TORINO - Il prossimo 27 settembre saranno vent’anni esatti dal suo primo gol alla Juventus. Era la Champions League, il 3-0 al Rapid Vienna, la palla che controlla al limite dell’area e porta avanti, a passi vicini, svelti, quasi impercettibili. Poi il movimento secco, la sfera che passa sul suo mancino e il tiro. Perfetto. Per il tocco impercettibile di Payer, per la rete che sembra inevitabile, un destino compiuto, con tanto di bacio al palo interno. Oggi ne sorride, Adrian Mutu. Ma quell’azione che sembrava la fotocopia di tante altre si era fatta subito la rinascita dopo il momento più buio, la squalifica di 11 mesi prima per la positività alla cocaina. La Juve lo aveva preso già a gennaio, a fine maggio il debutto. Però quel gol, il primo di 11 totali, è stato il giorno in cui è rinato. Quello da cui è fondamentalmente ripartito.
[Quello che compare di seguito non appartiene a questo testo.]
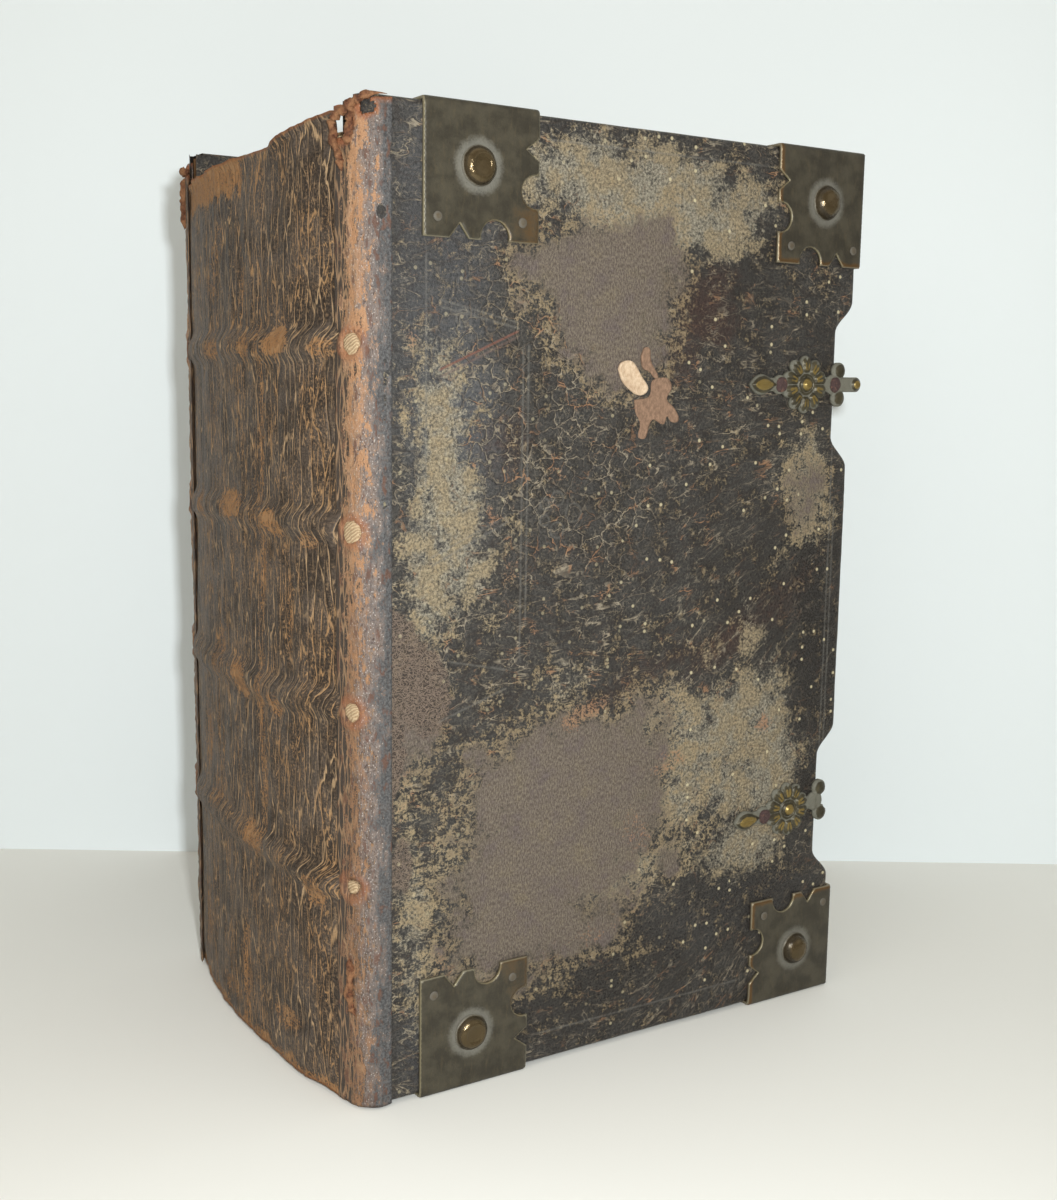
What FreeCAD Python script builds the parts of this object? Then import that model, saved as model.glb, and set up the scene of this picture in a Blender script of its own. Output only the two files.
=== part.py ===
"""Antique leather book, standing on its tail edge. Millimetres, +Z up, the front cover faces -Y,
the spine faces -X. The two covers are mirror images about the plane y = 0, apart from their clasps."""
import FreeCAD, Part
import os
import Sketcher

# Driving sizes: name, value, meaning.
SIZES = [
    ("cover_tall", 200.0, "height over the corner plates"),
    ("cover_wide", 127.4, "hinge line to fore-edge over the corner plates"),
    ("book_thick", 98.8, "outer face to outer face of the corner plates"),
    ("board_thick", 7.0, "wooden board"),
    ("leather_thick", 1.0, "covering leather on the boards"),
    ("turnin_thick", 0.5, "pared leather turned in over the board's inner face"),
    ("turnin_wide", 13.0, "width of the turn-ins"),
    ("paper_gap", 0.2, "gap between pastedown and turn-in"),
    ("spine_thick", 1.2, "leather over the back"),
    ("spine_round", 6.0, "how far the back bulges beyond the hinge lines"),
    ("spine_head_drop", 7.0, "worn head edge of the spine leather below the plates' top"),
    ("spine_tail_rise", 1.2, "worn tail edge of the spine leather above the ground"),
    ("hinge_inset", 5.2, "hinge line below the plates' outer face"),
    ("hinge_room", 1.5, "hinge line to the board's spine edge"),
    ("joint_gap", 0.3, "running gap between cover and book block"),
    ("board_round", 3.5, "rounding of the board's outer spine edge"),
    ("leather_round", 1.2, "rounding of the leather over the other edges"),
    ("block_tail_square", 2.0, "ground to the sagged text block"),
    ("block_head_square", 8.0, "plates' top down to the text block"),
    ("block_fore_square", 6.0, "plates' fore-edge in to the text block"),
    ("fore_hollow", 4.5, "depth of the concave fore-edge"),
    ("shoulder_lead", 0.8, "hinge line in to the tip of the shoulder"),
    ("band_low", 47.0, "height of the lowest raised band"),
    ("band_pitch", 35.6, "from one raised band to the next"),
    ("band_proud", 1.0, "raised band above the back"),
    ("band_stop", 2.5, "end of a raised band in from the hinge line"),
    ("cord_round", 2.1, "radius of a sewing cord's section"),
    ("cord_sunk", 1.0, "centre of a sewing cord inside the text block's back"),
    ("cord_fit", 0.03, "glue between a sewing cord and the text block's back"),
    ("slip_long", 14.0, "laced cord end inside the board"),
    ("slip_start", 1.5, "start of the laced cord end inside the board's rounded edge"),
    ("endband_round", 0.8, "radius of an endband"),
    ("endband_inset", 2.4, "endband in from the back"),
    ("recess_height", 147.5, "height of the upper fore-edge recess's centre"),
    ("recess_low_height", 47.5, "height of the lower fore-edge recess's centre"),
    ("recess_long", 36.0, "length of a recess with its curved ends"),
    ("recess_deep", 5.0, "depth of a recess"),
    ("plate_thick", 0.8, "brass of the corner plates"),
    ("plate_side", 25.8, "side of a corner plate"),
    ("plate_joint_inset", 12.8, "hinge line to the spine-side corner plates"),
    ("plate_run", 5.7, "plain run before the V notch"),
    ("vee_wide", 4.4, "mouth of the V notch"),
    ("vee_deep", 2.9, "depth of the V notch"),
    ("tab_wide", 2.6, "small tab between the two notches"),
    ("scallop_round", 3.2, "radius of the half-round notch"),
    ("scallop_in", 0.7, "centre of the half-round notch inside the plate's edge"),
    ("boss_round", 3.8, "radius of a boss"),
    ("boss_tall", 2.6, "height of a boss above its plate"),
    ("boss_worn", 1.9, "height of a boss worn flat"),
    ("boss_inset", 12.0, "boss in from the plate's two outer edges"),
    ("shank_round", 1.0, "radius of the shanks of bosses and rivets"),
    ("shank_deep", 5.0, "depth of the shanks below the leather's face"),
    ("shank_fit", 0.05, "clearance round a shank"),
    ("nail_round", 0.4, "radius of a nail's shank"),
    ("nail_head", 0.9, "radius of a nail's head"),
    ("nail_head_tall", 0.35, "height of a nail's head"),
    ("nail_inset", 22.0, "nail of the square tab, in from the plate's outer edges"),
    ("nail_edge_inset", 3.0, "nail beside the plate's outer edge"),
    ("catch_thick", 1.0, "cast clasp plates"),
    ("catch_reach", 32.3, "tip of a catch in from the cover's fore-edge"),
    ("catch_tip_long", 6.3, "length of the pointed tip"),
    ("catch_tip_half", 2.0, "half height of the pointed tip"),
    ("catch_neck_half", 1.5, "half height of the neck"),
    ("catch_rivet_reach", 23.4, "inner rivet in from the fore-edge"),
    ("flower_reach", 16.0, "centre of the flower in from the fore-edge"),
    ("flower_ring", 4.6, "radius on which the petals stand"),
    ("petal_round", 1.8, "radius of a petal"),
    ("petal_proud", 0.4, "petals above the plate"),
    ("flower_boss_round", 2.2, "radius of the flower's middle"),
    ("flower_boss_proud", 1.2, "middle of the flower above the plate"),
    ("catch_edge_reach", 7.1, "outer rivet in from the fore-edge"),
    ("lobe_round", 1.9, "radius of a side lobe"),
    ("lobe_spread", 3.2, "side lobe above or below the catch's middle"),
    ("lobe_reach", 5.6, "centre of a side lobe in from the fore-edge"),
    ("tongue_half", 1.7, "half height of the tongue"),
    ("tongue_proud", 1.5, "tongue beyond the fore-edge"),
    ("rivet_head", 1.5, "radius of a rivet's head"),
    ("rivet_head_tall", 0.6, "height of a rivet's head"),
    ("anchor_long", 17.0, "plain clasp plate on the back cover"),
    ("anchor_half", 6.0, "half height of a plain clasp plate"),
    ("anchor_reach", 24.0, "inner end of a plain clasp plate in from the fore-edge"),
    ("anchor_nail_inset", 4.0, "nail in from an end of a plain clasp plate"),
]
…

Adrian Mutu, qual è il suo primo ricordo bianconero?
«Alla Juventus i primi giorni sono stati particolari, perché ti rendi conto immediatamente del peso della maglia».
Da cosa l’aveva capito?
«A Torino è tutto organizzato. Scandito. Non lasciano mai nulla al caso».
All’Inter invece è rimasto solo sei mesi. Era diverso?
«Beh, si può dire che sia differente l’impatto. L’ambiente è caloroso, quasi familiare. E ho trovato poi un gruppo molto unito».
Che accoglienza ha trovato?
«Erano momenti diversi, per due modi praticamente opposti. Però entrambi fortissimi».